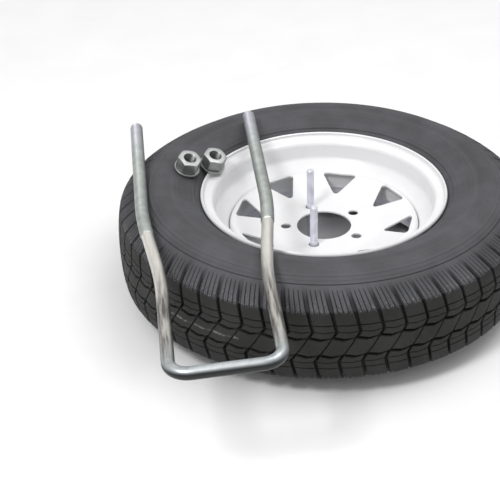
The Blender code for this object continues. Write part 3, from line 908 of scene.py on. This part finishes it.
def nut(side, matrix, material):
    """A heavy hexagon nut with chamfered corners, countersinks and a cut thread."""
    low = WASHER_THICKNESS + GAP
    high = low + NUT_HEIGHT
    apothem, columns = NUT_FLATS / 2, 72
    face_radius, corner_radius = apothem * 0.955, apothem / math.cos(math.pi / 6) * 0.985
    countersink, chamfer, soft = NUT_BORE_RADIUS + 0.0014, math.radians(30), 0.0004
    angle = full_turn(columns)
    from_flat = (angle - NUT_CORNER_AT) % (math.pi / 3) - math.pi / 6
    hexagon = np.minimum(apothem / np.cos(from_flat), corner_radius)
    drop = (hexagon - face_radius) * math.tan(chamfer)
    outside = [
        (countersink, high), (face_radius - soft, high), (face_radius + soft, high - soft * 0.6),
        (hexagon - soft * 0.6, high - drop + soft * 0.35), (hexagon, high - drop - soft),
        (hexagon, low + drop + soft), (hexagon - soft * 0.6, low + drop - soft * 0.35),
        (face_radius + soft, low + soft * 0.6), (face_radius - soft, low), (countersink, low),
    ]
    at, crest = screw(NUT_HEIGHT, BAR_THREAD_PITCH, columns)
    cone = countersink - np.minimum(at, NUT_HEIGHT - at)
    thread = np.maximum(NUT_BORE_RADIUS + 0.00135 * (1 - crest), cone)
    radius, height = full_rows(outside, columns)
    radius, height = np.vstack([radius, thread]), np.vstack([height, low + at])
    # Marks the bore and countersinks, which the zinc darkens as painted shade.
    bore = (radius < countersink - 0.0001) * 1.0
    piece = ring_piece(f"nut_{side}_hexagon", radius, angle, height, matrix, 28.0, bore=bore)
    stand_for(piece, f"nut_{side}", material)


def washer(side, matrix, material):
    """A flat washer with soft edges."""
    outline = [
        (WASHER_BORE_RADIUS, 0), (WASHER_RADIUS, 0), (WASHER_RADIUS, WASHER_THICKNESS),
        (WASHER_BORE_RADIUS, WASHER_THICKNESS),
    ]
    piece = turned(f"washer_{side}_ring", rounded(outline, 0.0008, 3), matrix, 64)
    stand_for(piece, f"washer_{side}", material)


def nuts_and_washers(nut_material, washer_material):
    """Each nut on its washer, tilted to lie on the sidewall."""
    for side, point in NUT_SEATS.items():
        turn = Matrix.Rotation(NUT_TILT_TOWARDS, 4, "Z")
        lean = turn @ Matrix.Rotation(NUT_TILT, 4, "Y") @ turn.inverted()
        seat = WHEEL @ Matrix.Translation(point) @ lean
        nut(side, seat, nut_material)
        washer(side, seat, washer_material)


# -------- valve


def valve_matrix():
    """From the valve's own axis, +Z towards the cap, to the row frame."""
    low, high = (Vector((radius, 0, height)) for radius, height in WELL_SLOPE)
    slope = math.atan2(high.z - low.z, high.x - low.x)
    square = Matrix.Translation((low + high) / 2) @ Matrix.Rotation(-slope, 4, "Y")
    return TO_MID @ Matrix.Rotation(VALVE_ANGLE, 4, "Z") @ square


VALVE = valve_matrix()


def valve(rubber, brass, steel, plastic, white):
    """A snap-in rubber valve with its brass tube, sprung core and dust cap."""
    def small(node, outline, material, soften=0.00015, columns=48):
        """A turned part with soft corners."""
        stand_for(turned(f"{node}_form", rounded(outline, soften, 3), VALVE, columns), node, material)

    tube_outer, thread_outer, core_bore, air_bore = 0.0030, 0.00385, 0.0026, 0.0017
    small("valve_rubber", [
        (0.0033, -0.0090), (0.0045, -0.0090), (0.0074, -0.0046), (0.0078, -0.0028), (0.0076, -0.0024),
        (0.0053, -0.0023), (0.0053, 0.0020), (0.0068, 0.0021), (0.0070, 0.0032), (0.0052, 0.0130),
        (0.0033, 0.0136),
    ], rubber, 0.0008)

    columns = 32
    thread_length = VALVE_TUBE_TOP - VALVE_THREAD_START
    at, crest = screw(thread_length, 0.0008, columns)
    thread = np.minimum(thread_outer - 0.0004 * (1 - crest), thread_outer - 0.0005 + at)
    thread = np.minimum(thread, thread_outer - 0.0005 + (thread_length - at))
    inner = [
        (thread_outer - 0.0006, VALVE_TUBE_TOP), (core_bore, VALVE_TUBE_TOP), (core_bore, 0.0125),
        (air_bore, 0.0118), (air_bore, -0.0070), (tube_outer, -0.0070), (tube_outer, 0.0140),
    ]
    radius, height = full_rows(inner, columns)
    radius, height = np.vstack([thread, radius]), np.vstack([VALVE_THREAD_START + at, height])
    piece = ring_piece("valve_tube_form", radius, full_turn(columns), height, VALVE, 28.0)
    stand_for(piece, "valve_tube", brass)

    barrel, groove = core_bore - GAP, 0.0016
    ring_low, ring_high = CORE_BOTTOM + 0.0005, CORE_SHOULDER - 0.0003
    small("valve_core_barrel", [
        (0.00085, CORE_BOTTOM), (barrel, CORE_BOTTOM), (barrel, ring_low), (groove, ring_low),
        (groove, ring_high), (barrel, ring_high), (barrel, CORE_TOP), (0.0016, CORE_TOP),
        (0.0016, CORE_SHOULDER), (0.00085, CORE_SHOULDER),
    ], brass, 0.0001)
    small("valve_core_ring", [
        (groove + 0.0002, ring_low + 0.0002), (core_bore - 0.00015, ring_low + 0.0002),
        (core_bore - 0.00015, ring_high - 0.0002), (groove + 0.0002, ring_high - 0.0002),
    ], white, 0.0002)

    collar_low, seal_top = 0.0216, CORE_BOTTOM - GAP
    seal_low = seal_top - 0.0016
    small("valve_pin", [
        (0, seal_low - 0.0010), (0.0010, seal_low - 0.0010), (0.0010, seal_low - 0.0002),
        (0.0005, seal_low - 0.0001), (0.0005, collar_low), (0.0011, collar_low + 0.0001),
        (0.0011, CORE_TOP - 0.0002), (0.0005, CORE_TOP), (0.0005, 0.0233), (0, 0.0234),
    ], brass, 0.00008, 24)
    seal = [(0.0007, seal_low), (0.0014, seal_low), (0.0014, seal_top), (0.0007, seal_top)]
    small("valve_seal", seal, rubber)
    valve_spring(CORE_SHOULDER + 0.0004, collar_low - 0.0004, steel)
    valve_cap(thread_outer + 0.0004, plastic)
    low, high = VALVE_TUBE_TOP + GAP, VALVE_ROOF - GAP
    small("valve_cap_gasket", [(0.0022, low), (0.0038, low), (0.0038, high), (0.0022, high)], rubber)


def valve_spring(low, high, material):
    """A fine coil round the pin, on a mesh of its own."""
    radius, wire, turns, steps, sides = 0.0011, 0.00014, 4, 160, 10
    angle = np.linspace(0, 2 * math.pi * turns, steps)[:, None]
    height = np.linspace(low, high, steps)[:, None]
    around = full_turn(sides)[None, :]
    points = round_z(radius + wire * np.cos(around), angle, height + wire * np.sin(around))
    piece = new_mesh("valve_spring_coil", points, capped_faces(steps, sides), VALVE, 60.0)
    stand_for(piece, "valve_spring", material)
    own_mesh(piece)


def valve_cap(bore, material):
    """A dust cap with gripping ribs round its skirt."""
    outer, foot, top, ribs, columns = 0.0053, 0.0150, 0.0262, 16, 192
    rib = 0.5 + 0.5 * np.cos(np.linspace(0, 2 * math.pi * ribs, columns, endpoint=False))
    grip = outer - 0.00045 * rib ** 2
    rows = [
        (bore, foot + 0.0002), (bore + 0.0002, foot), (outer - 0.0003, foot), (outer, foot + 0.0004),
        (outer, foot + 0.0012), (grip, foot + 0.0018), (grip, top - 0.0020), (outer - 0.0002, top - 0.0014),
        (outer - 0.0006, top - 0.0003), (outer - 0.0012, top), (0.0, top), (0.0, VALVE_ROOF),
        (bore - 0.0003, VALVE_ROOF), (bore, VALVE_ROOF - 0.0003),
    ]
    radius, height = full_rows(rows, columns)
    piece = ring_piece("valve_cap_form", radius, full_turn(columns), height, VALVE, 40.0)
    stand_for(piece, "valve_cap", material)


# -------- stage

CAMERA_AT = Vector((0.0, -1.8, 1.186))  # from the wheel's axis on the ground
CAMERA_DOWN = math.radians(32.3)
FLOOR_HALF = 6.0
FLOOR_DROP = 0.0004  # below the tyre, so that the two don't meet


def camera():
    """A long lens from the front, well above the wheel."""
    data = bpy.data.cameras.new("camera")
    data.sensor_width = 36.0
    data.lens = 101.0
    data.shift_x, data.shift_y = -0.148, 0.0018
    thing = bpy.data.objects.new("camera", data)
    thing.location = WHEEL @ CAMERA_AT
    thing.rotation_euler = (math.pi / 2 - CAMERA_DOWN, 0, 0)
    bpy.context.scene.collection.objects.link(thing)
    bpy.context.scene.camera = thing


def lamp(name, place, size, power):
    """A round soft lamp that points at the wheel."""
    data = bpy.data.lights.new(name, "AREA")
    data.shape, data.size, data.energy = "DISK", size, power
    thing = bpy.data.objects.new(name, data)
    thing.location = place
    aim = WHEEL @ Vector((-0.05, -0.05, MID)) - Vector(place)
    thing.rotation_euler = aim.to_track_quat("-Z", "Y").to_euler()
    bpy.context.scene.collection.objects.link(thing)


def studio():
    """A pale paper floor under a white sky that is brighter overhead, and two lamps."""
    look = Look("floor_paper", Roughness=0.9)
    grain = look.noise(9, 3)
    look.set(Base_Color=look.mix(look.ramp(grain, 0.3, 0.7), (0.86, 0.86, 0.86), (0.89, 0.89, 0.89)))
    corners = [(x * FLOOR_HALF, y * FLOOR_HALF, 0) for x, y in ((-1, -1), (1, -1), (1, 1), (-1, 1))]
    floor = new_mesh("floor", corners, [(0, 1, 2, 3)], Matrix.Translation((0, 0, -FLOOR_DROP)))
    floor.data.materials.append(look.owner)
    sky = Look("studio", bpy.data.worlds, "Background", Color=(1.0, 1.0, 1.0))
    upwards = sky.add("ShaderNodeSeparateXYZ", Vector=sky.coordinates["Generated"]).outputs["Z"]
    sky.set(Strength=sky.ramp(upwards, 0.0, 0.9, 0.40, 0.88))
    bpy.context.scene.world = sky.owner
    lamp("key", (-1.05, -1.35, 2.3), 0.7, 32)
    lamp("top", (0.8, 0.3, 2.5), 1.6, 18)
    bpy.context.scene.view_settings.view_transform = "Standard"


def build():
    """The stage, the materials and every piece."""
    camera()
    studio()
    white = white_paint()
    nut_zinc = zinc(
        "nut_zinc", (0.58, 0.60, 0.59), (0.40, 0.42, 0.41), (0.36, 0.52), shade=0.42, axis=NUT_AXIS,
    )
    # Painted shade: the washers take a darker copy of the nuts' zinc, for the shade under the nuts.
    washer_zinc_painted_shade = zinc("washer_zinc_painted_shade", (0.42, 0.43, 0.42), (0.26, 0.27, 0.27), (0.36, 0.52))
    rubber = plain("valve_rubber", (0.020, 0.020, 0.021), (0.034, 0.034, 0.034), (0.55, 0.72))
    brass = plain("valve_brass", (0.62, 0.46, 0.18), (0.50, 0.35, 0.13), (0.25, 0.42), 1.0)
    steel = plain("spring_steel", (0.62, 0.62, 0.62), (0.48, 0.48, 0.49), (0.22, 0.36), 1.0)
    plastic = plain("cap_plastic", (0.028, 0.028, 0.029), (0.040, 0.040, 0.040), (0.40, 0.55))
    bronze = plain("bead_wire", (0.46, 0.30, 0.16), (0.36, 0.22, 0.11), (0.30, 0.48), 1.0)
    white_plastic = plain("white_plastic", (0.80, 0.80, 0.77), (0.70, 0.70, 0.68), (0.35, 0.5))
    tyre()
    bead_wires(bronze)
    rim(white)
    disc(white)
    u_bar()
    carrier_u_bolt(zinc("carrier_zinc", (0.82, 0.83, 0.90), (0.66, 0.66, 0.74), (0.36, 0.50), 0.45))
    nuts_and_washers(nut_zinc, washer_zinc_painted_shade)
    valve(rubber, brass, steel, plastic, white_plastic)


build()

....

Using the data above, reproduce exactly the lines from the line that contains "own_mesh(piece)" through the line that contains "FLOOR_DROP = 0.0004", including both.

#### [EXPECTED OUTPUT]
    own_mesh(piece)


def valve_cap(bore, material):
    """A dust cap with gripping ribs round its skirt."""
    outer, foot, top, ribs, columns = 0.0053, 0.0150, 0.0262, 16, 192
    rib = 0.5 + 0.5 * np.cos(np.linspace(0, 2 * math.pi * ribs, columns, endpoint=False))
    grip = outer - 0.00045 * rib ** 2
    rows = [
        (bore, foot + 0.0002), (bore + 0.0002, foot), (outer - 0.0003, foot), (outer, foot + 0.0004),
        (outer, foot + 0.0012), (grip, foot + 0.0018), (grip, top - 0.0020), (outer - 0.0002, top - 0.0014),
        (outer - 0.0006, top - 0.0003), (outer - 0.0012, top), (0.0, top), (0.0, VALVE_ROOF),
        (bore - 0.0003, VALVE_ROOF), (bore, VALVE_ROOF - 0.0003),
    ]
    radius, height = full_rows(rows, columns)
    piece = ring_piece("valve_cap_form", radius, full_turn(columns), height, VALVE, 40.0)
    stand_for(piece, "valve_cap", material)


# -------- stage

CAMERA_AT = Vector((0.0, -1.8, 1.186))  # from the wheel's axis on the ground
CAMERA_DOWN = math.radians(32.3)
FLOOR_HALF = 6.0
FLOOR_DROP = 0.0004  # below the tyre, so that the two don't meet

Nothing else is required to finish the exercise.